It is normally not necessary for the driver of a car, but an installer of equipment in cars sometimes has to switch on the ignition, for example when built-in equipment needs to be configured or when matching a BCI. How do you actually do that in an EV?
In most cars with a petrol engine and a conventional ignition switch, this can be done simply by turning the ignition key to the IGNITION position. Such an ignition switch usually has four positions: OFF, ACCESSORY, IGNITION and START. When you put the key in the IGNITION position, you will see various lights/symbols (including battery and oil) in the instrument panel burning and then you know that the ignition is on. You can also choose to start the engine (key jumps back to IGNITION), but that is not always desirable at the installation location given the exhaust fumes.
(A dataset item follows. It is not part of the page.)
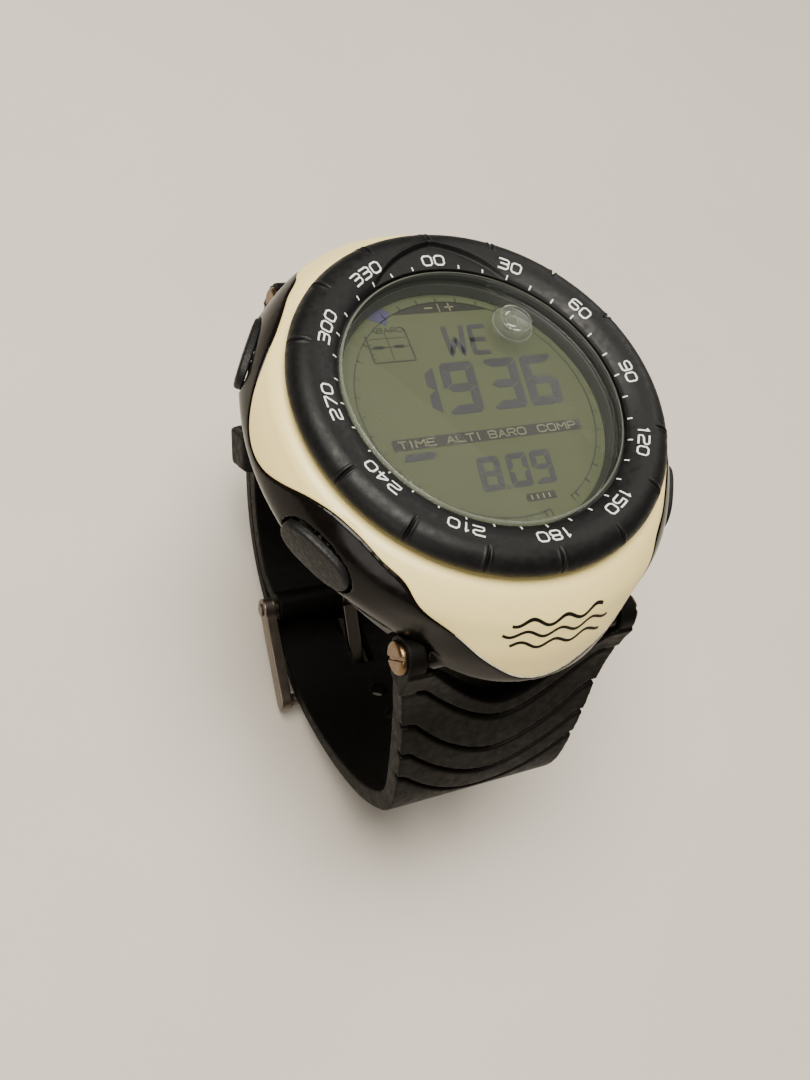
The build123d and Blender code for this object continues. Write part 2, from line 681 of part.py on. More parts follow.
save(strap_long(), "strap_long")
save(strap_short(), "strap_short")
save(lug_tube(-1), "lug_tube_6")
save(lug_tube(1), "lug_tube_12")
save(lug_screws(-1), "lug_screws_6")
save(lug_screws(1), "lug_screws_12")
save(buckle_bar(), "buckle_bar")
save(buckle_frame(), "buckle_frame")
save(buckle_tongue(), "buckle_tongue")
save(strap_keeper(), "strap_keeper")
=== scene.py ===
import json
import math

import bmesh
import bpy
import numpy as np
from mathutils import Matrix, Vector


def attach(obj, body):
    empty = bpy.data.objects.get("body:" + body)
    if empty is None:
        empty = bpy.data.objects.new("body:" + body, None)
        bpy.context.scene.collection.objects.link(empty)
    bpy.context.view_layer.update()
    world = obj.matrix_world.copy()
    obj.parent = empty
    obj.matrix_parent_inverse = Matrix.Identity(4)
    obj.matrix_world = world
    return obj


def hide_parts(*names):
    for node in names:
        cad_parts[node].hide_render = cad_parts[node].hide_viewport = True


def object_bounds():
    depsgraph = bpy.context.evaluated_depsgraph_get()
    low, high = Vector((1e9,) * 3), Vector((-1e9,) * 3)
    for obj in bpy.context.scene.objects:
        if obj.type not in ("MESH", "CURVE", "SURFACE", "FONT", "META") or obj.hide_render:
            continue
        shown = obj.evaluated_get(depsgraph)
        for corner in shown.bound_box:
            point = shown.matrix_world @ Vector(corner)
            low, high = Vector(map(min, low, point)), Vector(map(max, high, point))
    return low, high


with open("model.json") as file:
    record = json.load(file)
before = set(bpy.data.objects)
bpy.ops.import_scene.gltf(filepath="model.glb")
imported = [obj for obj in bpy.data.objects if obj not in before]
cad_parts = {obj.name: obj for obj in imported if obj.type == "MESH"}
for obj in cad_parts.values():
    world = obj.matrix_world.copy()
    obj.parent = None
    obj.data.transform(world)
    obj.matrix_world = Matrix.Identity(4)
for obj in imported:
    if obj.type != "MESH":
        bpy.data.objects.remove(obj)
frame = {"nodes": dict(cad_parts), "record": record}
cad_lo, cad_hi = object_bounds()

MM = 0.001
scene = bpy.context.scene
nodes = frame["nodes"]

# ---------------------------------------------------------------- materials
NOISE_LOW, NOISE_HIGH = 0.3, 0.7   # the part of the noise's range that the mottle spreads over
RELIEF_DEPTH = 0.0002


def rgb(r, g, b):
    """sRGB 0-255 to linear."""
    out = []
    for v in (r, g, b):
        v = v / 255.0
        out.append(v / 12.92 if v <= 0.04045 else ((v + 0.055) / 1.055) ** 2.4)
    return (*out, 1.0)


def material(name, color, rough, metallic=0.0, mottle=0.06, mottle_scale=300.0, bump=0.02,
             bump_scale=900.0, rough_var=0.08, coat=0.0, coat_rough=0.1, specular=0.5, alpha=1.0,
             ior=1.45):
    """A moulded or machined surface: mottled colour, uneven roughness and fine relief."""
    m = bpy.data.materials.new(name)
    m.use_nodes = True
    t = m.node_tree
    b = t.nodes["Principled BSDF"]
    coord = t.nodes.new("ShaderNodeTexCoord")
    n1 = t.nodes.new("ShaderNodeTexNoise")
    n1.inputs["Scale"].default_value = mottle_scale
    n1.inputs["Detail"].default_value = 5.0
    n1.inputs["Roughness"].default_value = 0.6
    t.links.new(coord.outputs["Object"], n1.inputs["Vector"])
    ramp = t.nodes.new("ShaderNodeValToRGB")
    ramp.color_ramp.elements[0].position = NOISE_LOW
    ramp.color_ramp.elements[1].position = NOISE_HIGH
    ramp.color_ramp.elements[0].color = (*[v * (1 - mottle) for v in color[:3]], 1)
    ramp.color_ramp.elements[1].color = (*[min(1, v * (1 + mottle)) for v in color[:3]], 1)
    t.links.new(n1.outputs["Fac"], ramp.inputs["Fac"])
    t.links.new(ramp.outputs["Color"], b.inputs["Base Color"])
    n2 = t.nodes.new("ShaderNodeTexNoise")
    n2.inputs["Scale"].default_value = mottle_scale * 2.3
    n2.inputs["Detail"].default_value = 4.0
    t.links.new(coord.outputs["Object"], n2.inputs["Vector"])
    mr = t.nodes.new("ShaderNodeMapRange")
    mr.inputs["From Min"].default_value = NOISE_LOW
    mr.inputs["From Max"].default_value = NOISE_HIGH
    mr.inputs["To Min"].default_value = max(0.0, rough - rough_var)
    mr.inputs["To Max"].default_value = min(1.0, rough + rough_var)
    t.links.new(n2.outputs["Fac"], mr.inputs["Value"])
    t.links.new(mr.outputs["Result"], b.inputs["Roughness"])
    if bump > 0:
        n3 = t.nodes.new("ShaderNodeTexNoise")
        n3.inputs["Scale"].default_value = bump_scale
        n3.inputs["Detail"].default_value = 3.0
        t.links.new(coord.outputs["Object"], n3.inputs["Vector"])
        bp = t.nodes.new("ShaderNodeBump")
        bp.inputs["Strength"].default_value = bump
        bp.inputs["Distance"].default_value = RELIEF_DEPTH
        t.links.new(n3.outputs["Fac"], bp.inputs["Height"])
        t.links.new(bp.outputs["Normal"], b.inputs["Normal"])
    b.inputs["Metallic"].default_value = metallic
    b.inputs["Specular IOR Level"].default_value = specular
    b.inputs["Coat Weight"].default_value = coat
    b.inputs["Coat Roughness"].default_value = coat_rough
    b.inputs["Alpha"].default_value = alpha
    b.inputs["IOR"].default_value = ior
    if alpha < 1.0:
        m.surface_render_method = "BLENDED"
    return m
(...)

If you are dealing with a start button instead of a conventional ignition switch in fossil or hybrid cars, the IGNITION position will be less accessible. You see differences between car brands in that area, and no common ‘standard’ seems to have been developed. Some cars turn the ignition on when you press the start button once without your foot on the clutch and/or brake pedal, while others require you to press the start button five times in a row to turn the ignition on. Sometimes it is also a condition that the park position (P) is engaged on cars with an automatic transmission. Well, an EV does not have an (automatic) gearbox anyway, but there is usually no longer a IGNITION position. An EV usually only has two positions: OFF or DRIVE. In DRIVE mode, the car is essentially ready to drive off. If you were to put it in D(rive) or R(everse) and release the brake, it would drive. Some car functions are already activated when the driver approaches the car with the car key, but the really essential functions are only active in the DRIVE mode. There are EVs where the text ‘READY’ lights up in the instrument panel in the DRIVE mode. You can see an example in the image below. But not all car manufacturers opt for this.
So if you want to configure equipment or match a BCI in an EV and it is necessary to switch on the ignition, first determine what the DRIVING mode looks like on the instrument panel of that EV. If that is clear, continue configuring the equipment.